[Modeling code records]
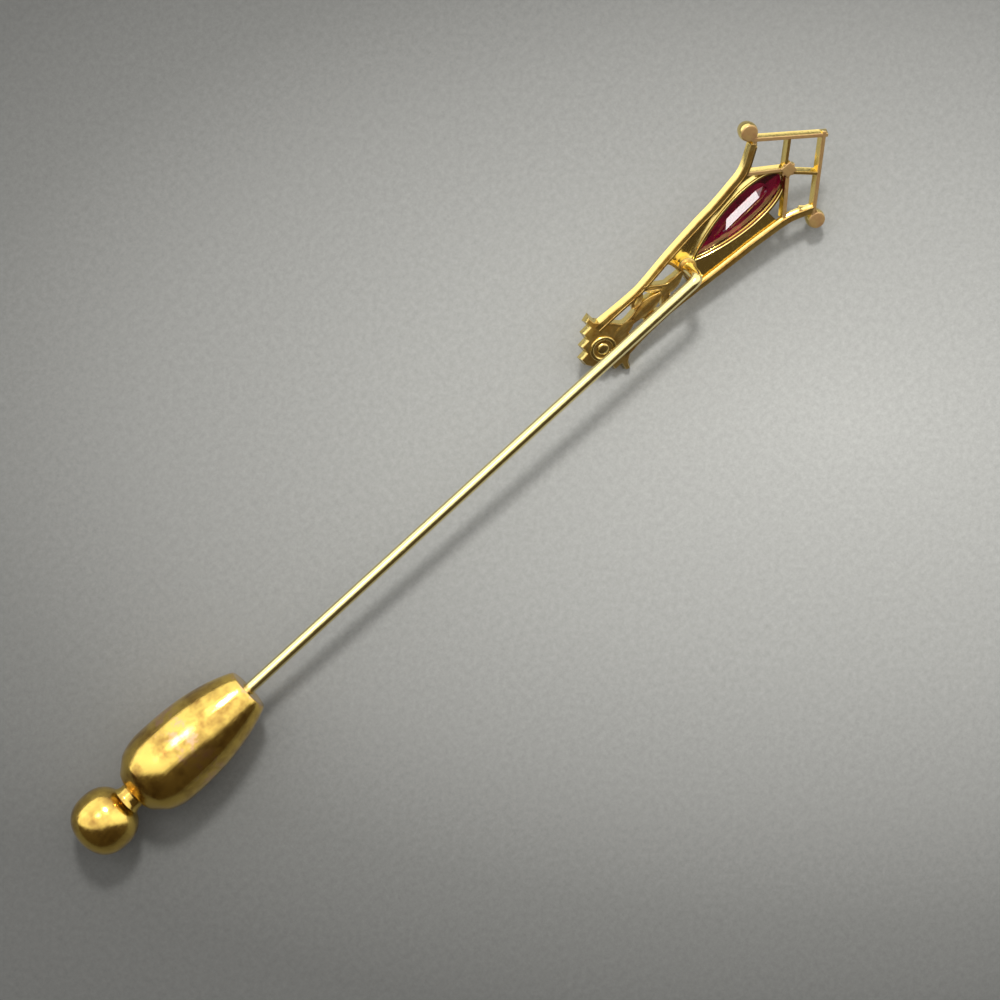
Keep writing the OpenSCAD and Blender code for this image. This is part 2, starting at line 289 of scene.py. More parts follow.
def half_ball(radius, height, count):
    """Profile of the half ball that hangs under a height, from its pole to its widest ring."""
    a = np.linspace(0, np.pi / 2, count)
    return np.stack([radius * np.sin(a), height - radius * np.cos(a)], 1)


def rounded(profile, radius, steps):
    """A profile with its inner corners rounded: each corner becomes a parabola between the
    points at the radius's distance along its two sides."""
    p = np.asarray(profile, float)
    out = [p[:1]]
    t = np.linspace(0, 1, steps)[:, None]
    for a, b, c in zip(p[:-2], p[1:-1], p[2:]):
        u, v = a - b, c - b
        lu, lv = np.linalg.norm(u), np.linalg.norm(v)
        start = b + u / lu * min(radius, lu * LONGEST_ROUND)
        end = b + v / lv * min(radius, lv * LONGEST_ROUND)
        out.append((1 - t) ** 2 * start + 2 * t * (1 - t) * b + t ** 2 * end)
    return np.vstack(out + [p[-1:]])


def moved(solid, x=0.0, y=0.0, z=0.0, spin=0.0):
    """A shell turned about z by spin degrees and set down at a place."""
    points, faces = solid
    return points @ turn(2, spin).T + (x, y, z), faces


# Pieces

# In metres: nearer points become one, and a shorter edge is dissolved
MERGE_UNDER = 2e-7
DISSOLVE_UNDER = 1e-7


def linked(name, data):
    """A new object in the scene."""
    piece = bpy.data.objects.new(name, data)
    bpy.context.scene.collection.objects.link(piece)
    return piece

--

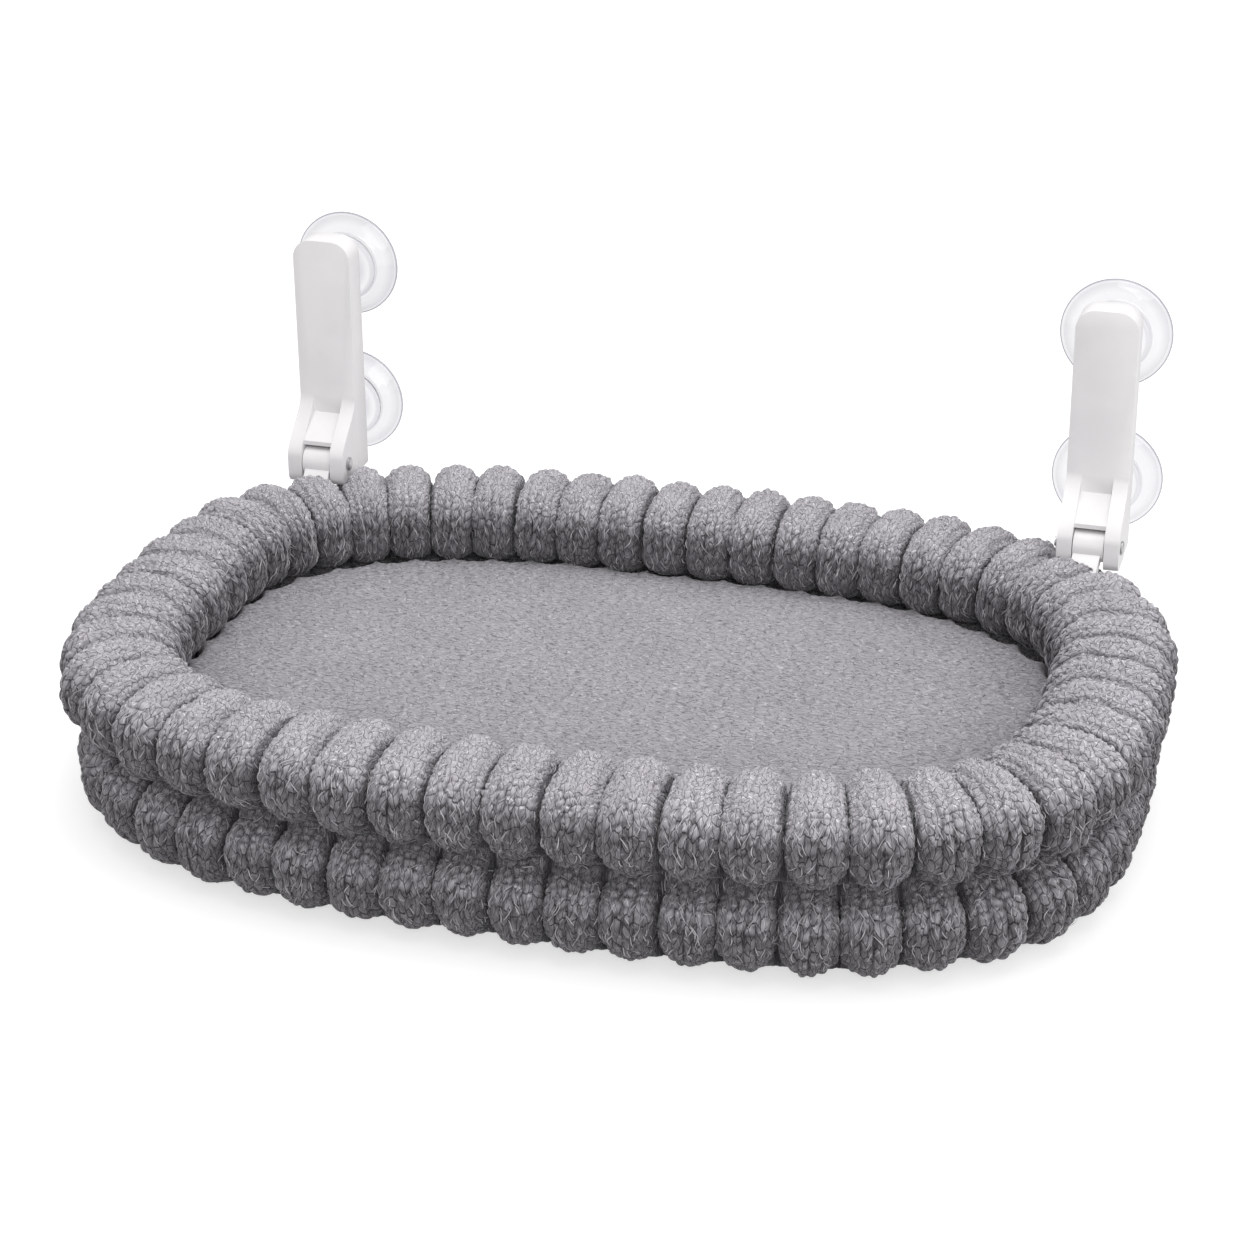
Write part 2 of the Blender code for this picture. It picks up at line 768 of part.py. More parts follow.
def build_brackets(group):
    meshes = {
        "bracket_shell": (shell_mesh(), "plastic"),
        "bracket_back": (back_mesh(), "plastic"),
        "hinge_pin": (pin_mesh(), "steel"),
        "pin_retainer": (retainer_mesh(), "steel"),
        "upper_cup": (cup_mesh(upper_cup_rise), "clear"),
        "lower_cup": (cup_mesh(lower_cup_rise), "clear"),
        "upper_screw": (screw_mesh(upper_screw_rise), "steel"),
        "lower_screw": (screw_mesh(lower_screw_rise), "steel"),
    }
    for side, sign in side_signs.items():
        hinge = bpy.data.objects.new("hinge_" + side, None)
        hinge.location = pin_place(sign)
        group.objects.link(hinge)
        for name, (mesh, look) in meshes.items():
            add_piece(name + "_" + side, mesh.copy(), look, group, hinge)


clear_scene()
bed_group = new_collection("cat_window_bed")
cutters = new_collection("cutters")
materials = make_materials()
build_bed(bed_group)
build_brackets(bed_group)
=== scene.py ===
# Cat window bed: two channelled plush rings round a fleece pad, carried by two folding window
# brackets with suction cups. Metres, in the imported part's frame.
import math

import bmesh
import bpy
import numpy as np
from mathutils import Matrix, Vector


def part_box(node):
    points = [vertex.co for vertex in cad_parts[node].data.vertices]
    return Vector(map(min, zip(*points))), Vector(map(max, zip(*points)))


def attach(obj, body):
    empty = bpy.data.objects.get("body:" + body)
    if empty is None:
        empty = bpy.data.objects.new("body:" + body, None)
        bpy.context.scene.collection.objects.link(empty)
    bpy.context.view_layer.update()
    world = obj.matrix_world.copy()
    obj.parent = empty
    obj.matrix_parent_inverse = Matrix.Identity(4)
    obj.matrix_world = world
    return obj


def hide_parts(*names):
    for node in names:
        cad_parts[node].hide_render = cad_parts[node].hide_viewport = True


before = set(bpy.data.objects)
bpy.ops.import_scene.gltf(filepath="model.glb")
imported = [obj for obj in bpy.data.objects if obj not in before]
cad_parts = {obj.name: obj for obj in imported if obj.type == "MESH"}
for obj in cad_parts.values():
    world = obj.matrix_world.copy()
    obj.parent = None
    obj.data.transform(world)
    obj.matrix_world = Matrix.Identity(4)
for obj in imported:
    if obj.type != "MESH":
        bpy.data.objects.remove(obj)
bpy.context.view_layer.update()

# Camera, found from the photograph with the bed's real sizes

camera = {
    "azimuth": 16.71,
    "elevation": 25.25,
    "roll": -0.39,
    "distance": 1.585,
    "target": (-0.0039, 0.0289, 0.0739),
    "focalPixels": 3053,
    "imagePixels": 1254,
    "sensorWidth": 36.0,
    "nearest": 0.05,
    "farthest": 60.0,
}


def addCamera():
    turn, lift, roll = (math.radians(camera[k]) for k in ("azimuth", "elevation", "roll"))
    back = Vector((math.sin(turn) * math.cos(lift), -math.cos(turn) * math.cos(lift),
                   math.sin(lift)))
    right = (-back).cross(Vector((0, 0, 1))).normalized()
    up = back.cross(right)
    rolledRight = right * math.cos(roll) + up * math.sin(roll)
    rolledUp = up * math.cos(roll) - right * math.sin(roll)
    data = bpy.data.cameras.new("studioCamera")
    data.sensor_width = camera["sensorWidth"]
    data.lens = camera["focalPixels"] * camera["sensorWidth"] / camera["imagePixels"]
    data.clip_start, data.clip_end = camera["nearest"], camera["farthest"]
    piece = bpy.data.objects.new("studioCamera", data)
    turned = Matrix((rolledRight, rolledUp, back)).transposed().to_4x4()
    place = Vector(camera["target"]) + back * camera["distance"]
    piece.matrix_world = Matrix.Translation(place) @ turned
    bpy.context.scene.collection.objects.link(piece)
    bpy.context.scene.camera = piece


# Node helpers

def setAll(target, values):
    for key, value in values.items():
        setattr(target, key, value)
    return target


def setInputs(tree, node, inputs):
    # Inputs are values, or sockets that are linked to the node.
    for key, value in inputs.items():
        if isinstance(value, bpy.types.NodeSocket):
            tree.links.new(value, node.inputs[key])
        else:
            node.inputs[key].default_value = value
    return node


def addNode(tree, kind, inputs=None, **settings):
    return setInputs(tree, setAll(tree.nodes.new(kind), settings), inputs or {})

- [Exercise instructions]
Using the entries above, return exactly the lines from the line with "clear_scene()" to the line with "for node in", counting both of those lines.

- [Exercise response]
clear_scene()
bed_group = new_collection("cat_window_bed")
cutters = new_collection("cutters")
materials = make_materials()
build_bed(bed_group)
build_brackets(bed_group)
=== scene.py ===
# Cat window bed: two channelled plush rings round a fleece pad, carried by two folding window
# brackets with suction cups. Metres, in the imported part's frame.
import math

import bmesh
import bpy
import numpy as np
from mathutils import Matrix, Vector


def part_box(node):
    points = [vertex.co for vertex in cad_parts[node].data.vertices]
    return Vector(map(min, zip(*points))), Vector(map(max, zip(*points)))


def attach(obj, body):
    empty = bpy.data.objects.get("body:" + body)
    if empty is None:
        empty = bpy.data.objects.new("body:" + body, None)
        bpy.context.scene.collection.objects.link(empty)
    bpy.context.view_layer.update()
    world = obj.matrix_world.copy()
    obj.parent = empty
    obj.matrix_parent_inverse = Matrix.Identity(4)
    obj.matrix_world = world
    return obj


def hide_parts(*names):
    for node in names:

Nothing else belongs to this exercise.